At the very beginning of this book, I noted that “government” is not the same thing as “community.” That is certainly true. But the fact that many readers no doubt nodded in vigorous assent to this proposition, wanting to disentangle the two, is also a problem for democratic government. This speaks to how distant many Americans feel government is from their own communities.

It is not just that government is so often seen as creaky and backward-looking when its operations are compared to the bold new technological world in which we live. We also typically see government as running behind both the private and not-for-profit sectors in the ways it recruits and hires people, responds to new data, and makes decisions.

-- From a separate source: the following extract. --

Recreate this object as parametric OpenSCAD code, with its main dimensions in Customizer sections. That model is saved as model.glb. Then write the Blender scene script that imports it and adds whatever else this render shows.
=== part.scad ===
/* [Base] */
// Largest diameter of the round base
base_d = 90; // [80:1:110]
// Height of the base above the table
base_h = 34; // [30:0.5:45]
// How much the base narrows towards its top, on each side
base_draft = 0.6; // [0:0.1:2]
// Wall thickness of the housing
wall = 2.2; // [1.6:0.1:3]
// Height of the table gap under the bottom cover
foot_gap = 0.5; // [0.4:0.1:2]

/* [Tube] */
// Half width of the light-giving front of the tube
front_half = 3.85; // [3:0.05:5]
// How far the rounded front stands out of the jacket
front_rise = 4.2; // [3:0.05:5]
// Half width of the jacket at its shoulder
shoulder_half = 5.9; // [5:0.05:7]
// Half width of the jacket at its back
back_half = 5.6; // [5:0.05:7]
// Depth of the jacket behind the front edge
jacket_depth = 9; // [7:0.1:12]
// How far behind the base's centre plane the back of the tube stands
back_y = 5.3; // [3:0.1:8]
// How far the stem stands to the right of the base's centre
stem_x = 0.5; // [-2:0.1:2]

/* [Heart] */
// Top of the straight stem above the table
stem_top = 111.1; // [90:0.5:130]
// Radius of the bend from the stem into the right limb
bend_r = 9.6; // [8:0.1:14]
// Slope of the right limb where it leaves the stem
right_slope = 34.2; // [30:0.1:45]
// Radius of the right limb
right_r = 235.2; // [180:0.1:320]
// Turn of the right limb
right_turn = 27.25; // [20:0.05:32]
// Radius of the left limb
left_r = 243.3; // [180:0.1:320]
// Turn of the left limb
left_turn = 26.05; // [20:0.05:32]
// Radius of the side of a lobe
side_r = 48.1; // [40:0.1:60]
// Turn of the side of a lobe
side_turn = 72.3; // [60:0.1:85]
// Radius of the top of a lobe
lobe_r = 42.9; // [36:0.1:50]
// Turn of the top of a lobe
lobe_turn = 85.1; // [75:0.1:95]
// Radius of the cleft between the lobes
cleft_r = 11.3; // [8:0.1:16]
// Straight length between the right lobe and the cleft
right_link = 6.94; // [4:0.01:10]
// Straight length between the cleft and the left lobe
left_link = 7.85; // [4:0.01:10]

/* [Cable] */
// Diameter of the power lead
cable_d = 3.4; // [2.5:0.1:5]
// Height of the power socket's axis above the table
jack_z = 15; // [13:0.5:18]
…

We imagine it, not without reason, as enveloped in thickets of rules that are designed to promote accountability but often produce the opposite.

Those who propose to use government to achieve large ends cannot ignore these criticisms, particularly in a technological age when citizens and consumers demand responsiveness and a rapid resolution of their problems. Advocates of active government must also be supporters of innovative government.

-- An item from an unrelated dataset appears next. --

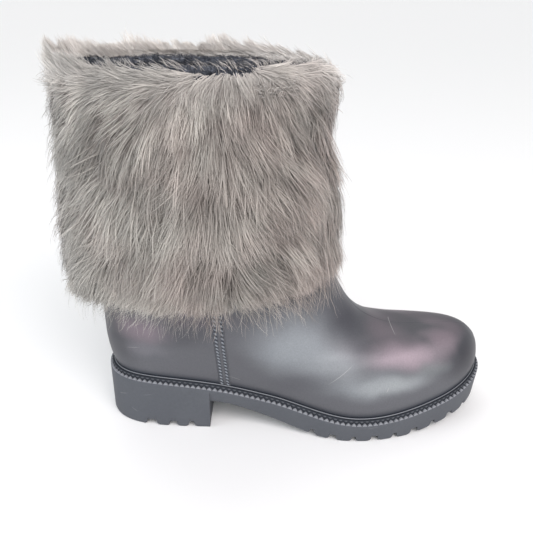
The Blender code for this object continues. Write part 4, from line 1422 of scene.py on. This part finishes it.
def pileTree():
    # Pile: fibres stood on the bed, gathered in locks, laid along the comb and lifted to their tips
    tree, add, enter, inputs = newTree("combed_pile", (
        ("Strand", "Object", None), ("Density", "Float", 1e6),
        ("Lock Density", "Float", 4e4), ("Tuft Density", "Float", 8e3),
        ("From", "Float", 0.0), ("To", "Float", 1.0), ("Length", "Float", 1.0), ("Lift", "Float", 1.0),
        ("Width", "Float", 0.00045), ("Swing", "Float", 0.2), ("Stray", "Float", 0.1),
        ("Gather", "Float", 0.6), ("Bend", "Float", 0.3), ("Curl", "Float", 0.0006), ("Seed", "Int", 1),
        ("Material", "Material", None)))
    maths, vectors, s = "ShaderNodeMath", "ShaderNodeVectorMath", pileSpread
    bed = enter["Geometry"]

    def kindOf(name):
        vectorNames = ("comb", "out", "root", "first", "second", "lock", "tuft")
        return "FLOAT_VECTOR" if name in vectorNames else "FLOAT"

    def keptOnes(*names):
        return {name: add("GeometryNodeInputNamedAttribute", {"Name": name}, data_type=kindOf(name))
                for name in names}

    def onBed(value, spot):
        return add("GeometryNodeSampleNearestSurface",
                   {"Mesh": bed, "Value": value, "Sample Position": spot}, data_type="FLOAT_VECTOR")

    def swung(vector, angle):
        return add("ShaderNodeVectorRotate", {"Vector": vector, "Axis": named["out"], "Angle": angle},
                   rotation_type="AXIS_ANGLE")

    named = keptOnes("comb", "out", "pileLength", "lift", "thick", "turn")
    place = add("GeometryNodeInputPosition")
    after = add(maths, {0: named["turn"], 1: enter["From"]}, operation="GREATER_THAN")
    before = add(maths, {0: named["turn"], 1: enter["To"]}, operation="LESS_THAN")
    density = times(add, named["thick"], enter["Density"])
    points = add("GeometryNodeDistributePointsOnFaces", {
        "Mesh": bed, "Density": density, "Selection": times(add, after, before), "Seed": enter["Seed"]})
    # fixed seeds for the locks and tufts, so that they match from one piece to the next
    loose = ramp(add, named["thick"], *s["loose"])
    gathers, chances, edges = [], [], []
    for name, its, share in (("Lock Density", 11, 1.0), ("Tuft Density", 12, 0.5)):
        guides = add("GeometryNodeDistributePointsOnFaces",
                     {"Mesh": bed, "Density": enter[name], "Seed": its})
        nearest = add("GeometryNodeSampleNearest", {"Geometry": guides, "Sample Position": place},
                      domain="POINT")
        middle = add("GeometryNodeSampleIndex", {"Geometry": guides, "Value": place, "Index": nearest},
                     data_type="FLOAT_VECTOR", domain="POINT")
        toMiddle = add(vectors, {0: middle, 1: place}, operation="SUBTRACT")
        away = add(vectors, {0: toMiddle}, "Value", operation="LENGTH")
        spacing = add(maths, {0: enter[name], 1: -0.5}, operation="POWER")
        edges.append(ramp(add, add(maths, {0: away, 1: spacing}, operation="DIVIDE"), *s["edge"]))
        pull = times(add, chance(add, 0.55 * share, share, its), enter["Gather"], loose)
        gathers.append(scaled(add, toMiddle, pull))
        chances += [chance(add, -1.0, 1.0, 20 + its * 5 + number, ID=nearest) for number in range(3)]
    lockTurn, lockLength, lockLift, tuftTurn, tuftLength, tuftLift = chances
    single = [chance(add, -1.0, 1.0, 40 + number) for number in range(6)]
    turned = times(add, summed(add, lockTurn, (tuftTurn, s["tuftTurn"])), enter["Swing"])
    turned = summed(add, turned, (single[0], enter["Stray"]))
    first = swung(named["comb"], turned)
    reach = summed(add, 1.0, *zip((lockLength, single[1]), s["reach"]))
    reach = times(add, reach, named["pileLength"], enter["Length"])
    second = onBed(named["comb"], moved(add, place, first, times(add, reach, s["half"])))
    second = swung(second, summed(add, turned, (lockLift, enter["Bend"])))
    clear = add(maths, {0: chance(add, 0.0, 1.0, 50), 1: s["clearPower"]}, operation="POWER")
    rise = summed(add, s["plainRise"], *zip((lockLift, tuftLift, single[2]), s["rise"]),
                  (edges[0], s["edgeRise"]), (clear, s["clearRise"]))
    rise = times(add, rise, named["lift"], enter["Lift"])
    # tone: random for each lock, tuft and fibre, with painted shade between locks and tufts
    tone = summed(add, s["plainTone"], *zip((lockLength, tuftLength, single[3]), s["tone"]),
                  *zip(edges, s["edgeShadeTone"]))
    values = dict(root=place, first=first, second=second, lock=gathers[0], tuft=gathers[1], reach=reach,
                  rise=rise, tone=tone, tilt=single[4], phase=single[5])
    for name, value in values.items():
        points = add("GeometryNodeStoreNamedAttribute", {"Geometry": points, "Name": name, "Value": value},
                     data_type=kindOf(name), domain="POINT")
    strand = add("GeometryNodeObjectInfo", {"Object": enter["Strand"]}, "Geometry")
    stood = add("GeometryNodeInstanceOnPoints", {"Points": points, "Instance": strand})
    real = add("GeometryNodeRealizeInstances", {0: stood})
    # from here on, every point of every fibre
    own = keptOnes("root", "first", "second", "lock", "tuft", "reach", "rise", "tilt", "phase", "along",
                   "side")
    t = own["along"]
    late = times(add, t, t, 0.5)
    early = add(maths, {0: t, 1: late}, operation="SUBTRACT")
    path = own["root"]
    for name, share in (("first", early), ("second", late)):
        path = moved(add, path, own[name], times(add, share, own["reach"]))
    for name in ("lock", "tuft"):
        share = add(maths, {0: t, 1: s[name + "Curve"]}, operation="POWER")
        path = moved(add, path, own[name], share)
    ground, out = onBed(place, path), onBed(named["out"], path)
    heading = add("ShaderNodeMix", {0: t, 4: own["first"], 5: own["second"]}, 1, data_type="VECTOR")
    across = add(vectors, {0: out, 1: heading}, operation="CROSS_PRODUCT")
    across = add(vectors, {0: across}, operation="NORMALIZE")
    height = summed(add, times(add, t, 2.0), (late, -2.0))
    spot = moved(add, ground, out, times(add, height, own["rise"]))
    # a loose wave along each fibre
    turns = times(add, summed(add, 5.0, (own["phase"], 2.5)), t)
    turns = summed(add, turns, (own["phase"], 9.0))
    wave = times(add, add(maths, {0: turns}, operation="SINE"), t, enter["Curl"])
    spot = moved(add, spot, across, wave)
    # the flat of the fibre, tilted a little either way and narrowing to the tip
    tilt = times(add, own["tilt"], s["tilt"])
    flat = scaled(add, across, add(maths, {0: tilt}, operation="COSINE"))
    flat = moved(add, flat, out, add(maths, {0: tilt}, operation="SINE"))
    narrow = times(add, ramp(add, t, *s["taper"]), enter["Width"], own["side"])
    spot = moved(add, spot, flat, narrow)
    laid = add("GeometryNodeSetPosition", {"Geometry": real, "Position": spot})
    for name in {**named, **own, **values}:
        if name not in ("along", "tone"):
            laid = add("GeometryNodeRemoveAttribute", {"Geometry": laid, "Name": name})
    painted = add("GeometryNodeSetMaterial", {"Geometry": laid, "Material": enter["Material"]})
    add("NodeGroupOutput", {"Geometry": painted})
    return tree, inputs


def furMaterial():
    # Combed acrylic pile: dry, matt fibres that catch light along their length, darker at the root as
    # painted shade where they crowd together, and pale at the fine tips
    made, add, dress = newMaterial("acrylic_faux_fur_combed", 0.75, 0.25)
    where = add("ShaderNodeTexCoord", out="Object")
    tone = keptValue(add, "tone")
    forward = ramp(add, axisOf(add, where, "X"), *fur["forward"])
    warmth = add("ShaderNodeMath", {0: noise(add, where, fur["cloud"], 2.0), 1: forward}, operation="ADD")
    body = blend(add, ramp(add, warmth, 0.3, 0.7), fur["cool"], fur["warm"])

    def shaded(colour, shade, patches):
        # darker and paler places
        for strength, middle, reach in patches:
            shade = times(add, shade, softPlace(add, where, middle, reach, 1.2, 1.0, strength))
        return blend(add, 1.0, colour, shade, "MULTIPLY")

    body = shaded(body, ramp(add, tone, 0.0, 1.0, *fur["lockTone"]), fur["patches"])
    # paler at the rim of the inner side, where light comes through it
    high = ramp(add, axisOf(add, where, "Z"), *fur["rimRise"])
    inner = ramp(add, axisOf(add, where, "Y"), *fur["rimInwards"])
    rimColour = blend(add, 1.0, fur["rim"], ramp(add, tone, 0.0, 1.0, *fur["rimTone"]), "MULTIPLY")
    body = blend(add, times(add, high, inner), body, rimColour)
    body = shaded(body, 1.0, fur["crestPatches"])
    # painted shade deep in the pile: darker towards the root, but not above the rim's height
    rooted = ramp(add, keptValue(add, "along"), 0.05, 0.6, soft=True)
    rooted = add("ShaderNodeMath", {0: rooted, 1: high}, operation="MAXIMUM")
    dress({"Base Color": blend(add, rooted, fur["root"], body),
           "Sheen Weight": 0.55, "Sheen Roughness": 0.5})
    return made


def makeFurBase(material):
    # the closed body that the pile stands on, in place of its backing, dark in the roots' colour as painted
    # shade
    outer = bedRings(fur["baseOuter"], grow=-fur["baseSink"])
    inner = bedRings(fur["baseInner"], scale=0.0)
    rings = np.concatenate((outer, inner))
    faces = closedStack(*rings.shape[:2])
    made = lastPiece("fur_base", rings, faces, material)
    for label, value in (("along", fur["baseAlong"]), ("tone", fur["baseTone"])):
        keepValues(made, label, np.full(rings.size // 3, value))
    return finishPiece(made, "faux_fur", "fur_cuff")


pileLabels = ("Density", "Lock Density", "Tuft Density", "Width", "Swing", "Stray", "Gather", "Bend", "Curl",
              "Seed")
pileKinds = dict(
    # a value for each of the labels; densities are per square metre
    combed=(1.50e6, 3.2e4, 0.5e4, 0.38 * mm, 0.16, 0.16, 0.62, 0.35, 0.9 * mm, 3),
    stray=(0.085e6, 3.2e4, 0.5e4, 0.22 * mm, 0.10, 0.55, 0.05, 0.5, 1.5 * mm, 8),
    crown=(0.95e6, 3.2e4, 0.8e4, 0.46 * mm, 0.3, 0.35, 0.3, 0.35, 0.7 * mm, 9),
    fleece=(1.1e6, 3.0e5, 0.5e5, 0.34 * mm, 0.5, 0.7, 0.5, 0.6, 0.5 * mm, 5),
    rim=(1.7e6, 8.0e4, 4.0e4, 0.22 * mm, 0.2, 0.25, 0.12, 0.2, 0.4 * mm, 6),
)
longStrand, shortStrand = (0.0, 0.3, 0.58, 0.82), (0.0, 0.5)      # places of the points along a fibre
pilePieces = (
    # name, from and to as shares of the way round: toe, outer side, heel, inner side
    ("fur_toe_outer", 0.0, 0.13),
    ("fur_outer_front", 0.13, 0.27),
    ("fur_outer_back", 0.27, 0.40),
    ("fur_heel_outer", 0.40, 0.50),
    ("fur_heel_inner", 0.50, 0.62),
    ("fur_inner_back", 0.62, 0.75),
    ("fur_inner_front", 0.75, 0.87),
    ("fur_toe_inner", 0.87, 1.01),
)


def growPile(name, bed, strand, material, tree, kind, start=-0.01, end=1.01, slotName="faux_fur"):
    holder = bed.copy()
    scene.collection.objects.link(holder)
    values = {"Strand": strand, "From": start, "To": end, "Material": material,
              **dict(zip(pileLabels, pileKinds[kind]))}
    made = applyNodes(holder, (*tree, values), name)
    made.data.shade_smooth()
    finishPiece(made, slotName)
    print(name, sum(len(face.vertices) - 2 for face in made.data.polygons), "triangles")


def makePile(material, tree):
    strand = makeStrand(longStrand)
    bed, strayBed, crownBed = makeFurBed(), makeFurBed(stray=True), makeCrownBed()
    for name, start, end in pilePieces:
        growPile(name, bed, strand, material, tree, "combed", start, end)
    growPile("fur_stray_hairs", strayBed, strand, material, tree, "stray")
    growPile("fur_crown", crownBed, strand, material, tree, "crown")
    for helper in (strand, bed, strayBed, crownBed):
        bpy.data.objects.remove(helper)


# hair of the cuff that falls over the collar's roll, and the roll's own fleece (places in metres)
overCollar = dict(
    furLength=8.0, furLift=3.6, furComb=(-0.5, 0.0, 1.0),
    near=((-0.03, 0.0), (1.0, 0.0)),                 # the outer side, where it leans inwards and back
    nearIn=0.7, nearBack=(-0.7, 0.0, 0.0),
    thinner=((-0.092, -0.072, -0.030, -0.015), (0.75, 0.82, 0.82, 0.4)),
    fromBack=-0.100, backFade=60.0,
    fleeceLength=3.0, fleeceLift=1.4, fleeceLean=0.35,
)


def collarBed(roll, asFur):
    # the rolled collar as a bed for its fleece fibres, or for the fur that falls over it from outside
    s = overCollar
    bed = roll.copy()
    bed.data = roll.data.copy()
    mesh = bed.data
    count = len(mesh.vertices)
    points, normals = np.empty((count, 3), np.float32), np.empty((count, 3), np.float32)
    for label, values in (("co", points), ("normal", normals)):
        mesh.vertices.foreach_get(label, values.ravel())
    rows = rollShape["points"]
    places = points.reshape(rows, count // rows, 3)
    low, high = places[..., 2].min(0), places[..., 2].max(0)
    height = ((places[..., 2] - low) / (high - low)).ravel()
    inwards = np.tile(unit(places[rows // 2] - places[0]), (rows, 1))
    if asFur:
        near = np.interp(points[:, 1], *s["near"])
        comb = np.array(s["furComb"]) + near[:, None] * (inwards * s["nearIn"] + s["nearBack"])
        comb = laidOn(comb, normals)
        outside = np.clip(-(normals * inwards).sum(1) + 0.25, 0.0, 1.0)
        thick = np.clip(height * 4.0 - 2.6, 0.0, 1.0) * np.clip(outside * 3.0, 0.0, 1.0)
        thick *= 1.0 - near * np.interp(points[:, 0], *s["thinner"])
        thick *= np.clip((points[:, 0] - s["fromBack"]) * s["backFade"], 0.0, 1.0)
    else:
        comb = np.array((0.0, 0.0, 1.0)) - normals * normals[:, 2:]
        comb = unit(comb + s["fleeceLean"] * np.cross(normals, (0.0, 0.0, 1.0)))
        thick = np.clip(height * 2.0 - 0.3, 0.0, 1.0)
    kind = "fur" if asFur else "fleece"
    for name, values in (("comb", comb), ("out", normals)):
        keepValues(bed, name, values, "FLOAT_VECTOR")
    for name, values in (("pileLength", np.full(count, s[kind + "Length"]) * mm),
                         ("lift", np.full(count, s[kind + "Lift"] * mm)), ("thick", thick)):
        keepValues(bed, name, values)
    keepValues(bed, "turn", np.full(len(mesh.polygons), 0.5), domain="FACE")
    return bed


def makeCollarPile(roll, fibres, hair, tree):
    for name, asFur, places, material, kind, slotName in (
            ("collar_fleece_fibres", False, shortStrand, fibres, "fleece", "collar_fleece"),
            ("fur_over_collar", True, longStrand, hair, "rim", "faux_fur")):
        strand, bed = makeStrand(places), collarBed(roll, asFur)
        growPile(name, bed, strand, material, tree, kind, 0.0, 1.0, slotName)
        for helper in (strand, bed):
            bpy.data.objects.remove(helper)


def fleeceFibreMaterial():
    # Loose fibre ends of the brushed fleece: slate like the cloth, greyer and paler at the tips
    made, add, dress = newMaterial("polyester_fleece_fibre_ends", 0.9, 0.15)
    pale = times(add, keptValue(add, "along"), keptValue(add, "tone"))
    dress({"Base Color": blend(add, ramp(add, pale, 0.05, 0.9), *fleece["fibre"])})
    return made


acrylicFur = furMaterial()
makeFurBase(acrylicFur)
pile = pileTree()
makePile(acrylicFur, pile)
makeCollarPile(collarRoll, fleeceFibreMaterial(), acrylicFur, pile)
print("fur made")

At the same time, those who devote their lives to public service through government too often find themselves demonized, their significant contributions disparaged, their sometimes heroic efforts to innovate and reform dismissed. This creates a vicious cycle that further erodes government’s capacities. Broad assaults on government tarnish its image, which in turn discourages the innovators and the reformers from joining the public sector in the first place. Paul Light, a close student of the bureaucracy, has observed that young people interested in public service have gravitated more to the not-for-profit sector than to government. This is certainly good for the third sector; it is not good for the future of government.

We must thus create a new virtuous cycle in which government’s need
to attract new talent leads it to create dynamic work environments. Public sector work should again provoke pride. Those who work for government should experience the same sense of efficacy that their peers in the private and nonprofit sectors do. It was, after all, only a half century ago that John F. Kennedy created a genuine excitement over the prospect of government work. “
When my brother John and I were growing up
,” Caroline Kennedy Schlossberg declared in a speech in 2000, “hardly a day went by when someone didn’t come up to us and say, ‘Your father changed my life. I went into public service because he asked me.’” The devotees of the New Frontier who descended upon Washington in 1960 were not saints, but neither were they mere opportunists. “
The mood
,” wrote the journalist Godfrey Hodgson, “was strangely blended from ambition and idealism, aggressive social climbing and a sense of youthful adventure.” We could do, and have done, much worse.